Bounding task-stall latency
Tasks already running when a cgroup throttles hold the CPU for the
full base time slice, blocking the scheduler from rechecking the
throttle for that long. scx_cgroup_bw_pressure() exposes a 1024-
scale pressure hint that combines a hyperbolic budget term with a
linear BTQ-backlog term; scx_lavd consumes it in calc_time_slice()
to scale slices down by up to 16x under heavy pressure.
A throttled task's BTQ position is its scheduler vtime alone, so a
task with a large vtime can starve indefinitely behind a steady
stream of smaller-vtime arrivals. Blend the upper 32 bits of
wall-clock nanoseconds with the lower 32 bits of vtime so any task
waits at most ~4.29 s before its epoch makes it the head of the
queue.
The kernel sometimes wakes a task specifically so it can observe a
pending kernel-mediated transition (group SIGSTOP, ptrace trap,
cgroup-v2 freeze, group exit). Throttling such a task into the BTQ
delays the user-visible operation by the throttle window -- SIGSTOP
appears delayed for seconds, cgroup.freeze appears to hang. Extend
the existing PF_EXITING bypass in scx_cgroup_bw_throttled() to cover
SIGNAL_GROUP_EXIT and JOBCTL_PENDING_MASK | JOBCTL_TRAP_FREEZE.
Supporting changes
cpu_max_bench.py quantifies cpu.max overhead under varying
depth/quota/load and plots eevdf vs scx_lavd side-by-side. The
verbose cbw_dbg* tracing flooded trace_pipe and slowed every hot
path; cbw_err / cbw_warn still cover the actionable cases.

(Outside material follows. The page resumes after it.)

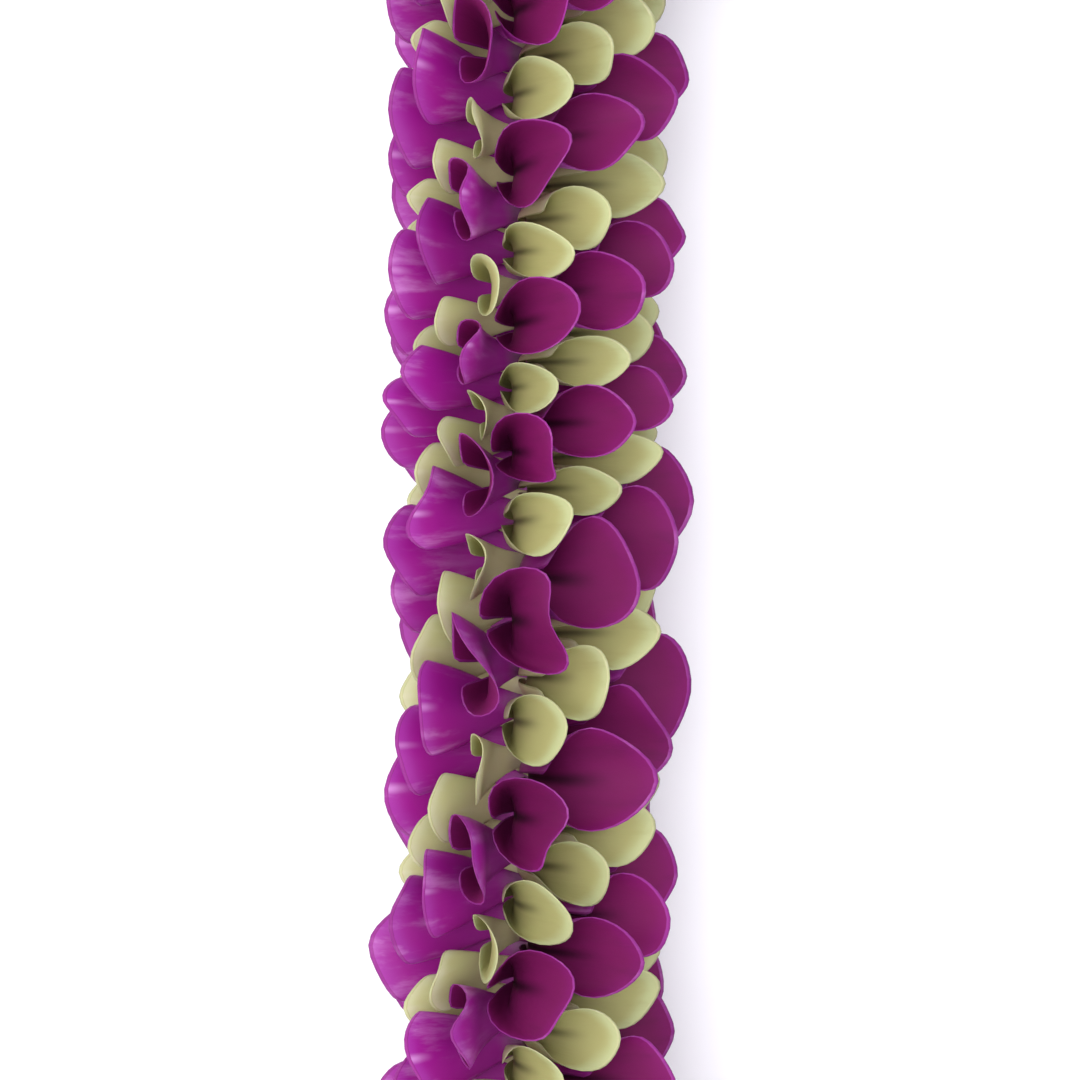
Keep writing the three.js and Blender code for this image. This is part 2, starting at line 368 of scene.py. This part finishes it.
FOLD = 0.16
FOLD_SPREAD = 0.9
FOLD_ENDS_AT = 1.35
RIM_WAVE = 0.5
RIM_WAVE_TURNS = 2.6
RIM_WAVE_POWER = 5
RAGGED = 0.010
RAGGED_TURNS = 4.3

ANGLE_JITTER = np.radians(1)
ALONG_JITTER = 0.35
SIZE_JITTER = 0.05
SIZE_MIDDLE = 0.4
LEAN_JITTER = 0.02
CURL_JITTER = 0.06
START_JITTER = 3
JITTER_BY_PETAL = 12.9898
JITTER_BY_USE = 78.233
JITTER_STEEPNESS = 43758.5453

# A rim has two numbers: how far it drops from the tip to the end of the curl, and by what power.
PURPLE = {
    "tip": 31.6,
    "low_rim": (13, 0.65),
    "high_rim": (11.5, 0.6),
    "high_lobe": 10.9,
    "low_lobe": 10.6,
    "depth": 11.4,
    "flatness": 0.8,
    "high_curl": np.radians(172),
    "low_curl": np.radians(166),
}


def jitter(petal, use):
    """A number from -1 to 1 for each petal: twice the fraction of a steep sine, less one."""
    wave = np.sin(JITTER_BY_PETAL * petal + JITTER_BY_USE * use) * JITTER_STEEPNESS
    return 2 * (wave - np.floor(wave)) - 1


def seats(row, numbers):
    """Where petals sit: the length along the string, the tip's angle, and how crowded they are.

    The petals of a row are evenly spaced, but for a bump of 11 mm in the middle of the left run,
    where they were pushed together. Its slope gives the crowding.
    """
    even = FIRST_PETAL_AT + PETAL_STEP * numbers + ROW_OFFSET * row
    shortest = even - LOOP_LENGTH * np.round(even / LOOP_LENGTH)
    from_bunch = (shortest - BUNCHED_AT) / BUNCHED_SPREAD
    shift = BUNCHED_SHIFT * np.exp(-from_bunch**2)
    crowding = 1 - 2 * shift * from_bunch / BUNCHED_SPREAD
    angle = FIRST_PETAL_ANGLE + COLUMN_ANGLE * (numbers - ROW_SHIFT * row)
    return even + shift, angle, crowding


def rim_radius(form, low_side, turn):
    """How far the rim stands from the string, by how far round the section it is: the tip's
    distance less a power of half of one minus the turn's cosine, so that the blade is rounded.
    """
    low_drop, low_power = form["low_rim"]
    high_drop, high_power = form["high_rim"]
    drop = np.where(low_side, low_drop, high_drop)
    power = np.where(low_side, low_power, high_power)
    return form["tip"] - drop * ((1 - np.cos(turn)) / 2) ** power


def lobe_size(form, low_side, radius):
    """How far a petal's section reaches to each side and to the front, at distances from the
    string: both are powers of the distance over the claw's, the front one steeper. Each is
    joined to the claw's own size by the root of the sum of their squares.
    """
    above_claw = np.maximum(0, radius - CLAW_TO) / (FULL_AT - CLAW_TO)
    spread = np.where(low_side, form["low_lobe"], form["high_lobe"])
    wide = spread * above_claw ** np.where(low_side, LOW_LOBE_POWER, HIGH_LOBE_POWER)
    deep = form["depth"] * above_claw**DEPTH_POWER
    return np.sqrt(CLAW_RADIUS**2 + wide**2), np.sqrt((CLAW_FLATNESS * CLAW_RADIUS)**2 + deep**2)


def even_turns(form):
    """Turns across the petal whose rim points are equally far apart along each lobe."""
    fine = np.linspace(-form["low_curl"], form["high_curl"], FINE_TURNS)
    low_side = fine < 0
    rim = rim_radius(form, low_side, np.abs(fine))
    wide, deep = lobe_size(form, low_side, rim)
    curve = np.stack((wide * np.sin(fine), deep * np.cos(fine), rim))
    length = np.append(0, np.cumsum(np.linalg.norm(np.diff(curve), axis=0)))
    at_tip = np.interp(0, fine, length)
    low = np.linspace(0, at_tip, COLUMNS_ON_LOBE + 1)
    high = np.linspace(at_tip, length[-1], COLUMNS_ON_LOBE + 1)[1:]
    return np.interp(np.append(low, high), length, fine)[None, :]


def petal_grids(form, row, numbers):
    """The petals of one stretch, each a grid from claw to rim and from low lobe to high lobe.

    Across the petal goes a turn, 0 on the midrib. A point stands aside by the lobe's reach times
    the turn's sine, and to the front by the depth times one minus its cosine, so both lobes curl
    round to the front. On the low side a power of that keeps the lobe flat before it curls. A
    soft fold beside the midrib fades towards the rim, where a slow wave sets in, and another
    wave makes the rim ragged. Near the foot the whole petal sweeps back.

    The second result holds the place across and along the petal and a number for the petal, for
    the materials.
    """
    numbers = numbers[:, None, None]
    along, angle, crowding = seats(row, numbers)
    squeeze = np.minimum(1, crowding)
    petal = np.mod(numbers, PETALS_IN_ROW) + PETALS_IN_ROW * row
    size = 1 + SIZE_JITTER * (jitter(petal, 1) - SIZE_MIDDLE)
    width = (1 + SIZE_JITTER * jitter(petal, 2)) * crowding**SQUEEZE_POWER
    middle = along + ALONG_JITTER * squeeze * jitter(petal, 3)
    tip_angle = angle + ANGLE_JITTER * jitter(petal, 4)
    lean = LEAN_JITTER * squeeze * jitter(petal, 5)

    turns = even_turns(form)
    low_side = turns < 0
    ragged = 1 + RAGGED * np.sin(RAGGED_TURNS * turns + START_JITTER * jitter(petal, 10))
    rim = rim_radius(form, low_side, np.abs(turns)) * ragged
    radius = CLAW_FROM + REACHES * (size * rim - CLAW_FROM)
    wide, deep = lobe_size(form, low_side, radius)
    turn = np.abs(turns) * (1 + CURL_JITTER * jitter(petal, 6 + low_side))
    fold = FOLD * np.exp(-(turn / FOLD_SPREAD) ** 2) * np.clip(FOLD_ENDS_AT - REACHES, 0, 1)
    wave = RIM_WAVE * REACHES**RIM_WAVE_POWER * np.sin(
        RIM_WAVE_TURNS * turns + START_JITTER * jitter(petal, 8))
    aside = np.where(low_side, -1, 1) * wide * np.sin(turn) * width
    bowl = 1 - np.cos(turn)
    bowl = bowl * (bowl / 2) ** np.where(low_side, form["flatness"], 0)
    back = wave - deep * bowl - wide * fold * np.sin(turn)

    reach = (radius - FOOT_RADIUS) / (size * form["tip"] - FOOT_RADIUS)
    sweep = SWEEP_ANGLE * np.maximum(0, 1 - reach) ** SWEEP_POWER
    across = middle + aside + lean * np.maximum(0, reach) ** 2 * form["tip"]
    back_angle = tip_angle - sweep + back / np.maximum(radius, NEAREST_RADIUS)
    points = garland_points(across, back_angle, radius)

    tint = np.broadcast_to(jitter(petal, 9), radius.shape)
    signed = np.broadcast_to(turns / form["high_curl"], radius.shape)
    places = np.stack((signed, np.broadcast_to(REACHES, radius.shape), tint), -1)
    return points, places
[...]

The deferred-BTQ destruction ring at 256 slots could wrap under
heavy cgroup churn and trigger a UAF; resized to
CBW_NR_CGRP_LLC_MAX * 2. CBW_CGRP_TREE_HEIGHT_MAX was 32 with a
misleading "matches the kernel" comment (kernel default is INT_MAX);
bumped to 64 and scx_cgroup_bw_init() now rejects deeper trees with
-ENOMEM instead of indexing tree_levels[] out of bounds.
scx_cgroup_bw_dump() was hard-coded to bpf_printk(); add a mode
parameter so ops.dump*() callbacks can route output to the SCX dump
buffer. Factor the open-coded taskc-cached cgx/llcx lookup pattern
into helpers so the new pressure API picks up the caching for free.

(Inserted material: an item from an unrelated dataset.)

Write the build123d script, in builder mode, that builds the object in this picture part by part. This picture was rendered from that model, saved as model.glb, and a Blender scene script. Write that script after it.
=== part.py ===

arena_spin_lock() -ETIMEDOUT leaves the MCS chain with stale ->next
links; a running scheduler must tear down rather than retry against
an inconsistent queue, but a fresh load reinitialises the MCS state.
Surface the failure as scx_bpf_exit(SCX_ECODE_ACT_RESTART, ...) so
user-space orchestration can respawn the scheduler automatically.
Signed-off-by: Changwoo Min changwoo@igalia.com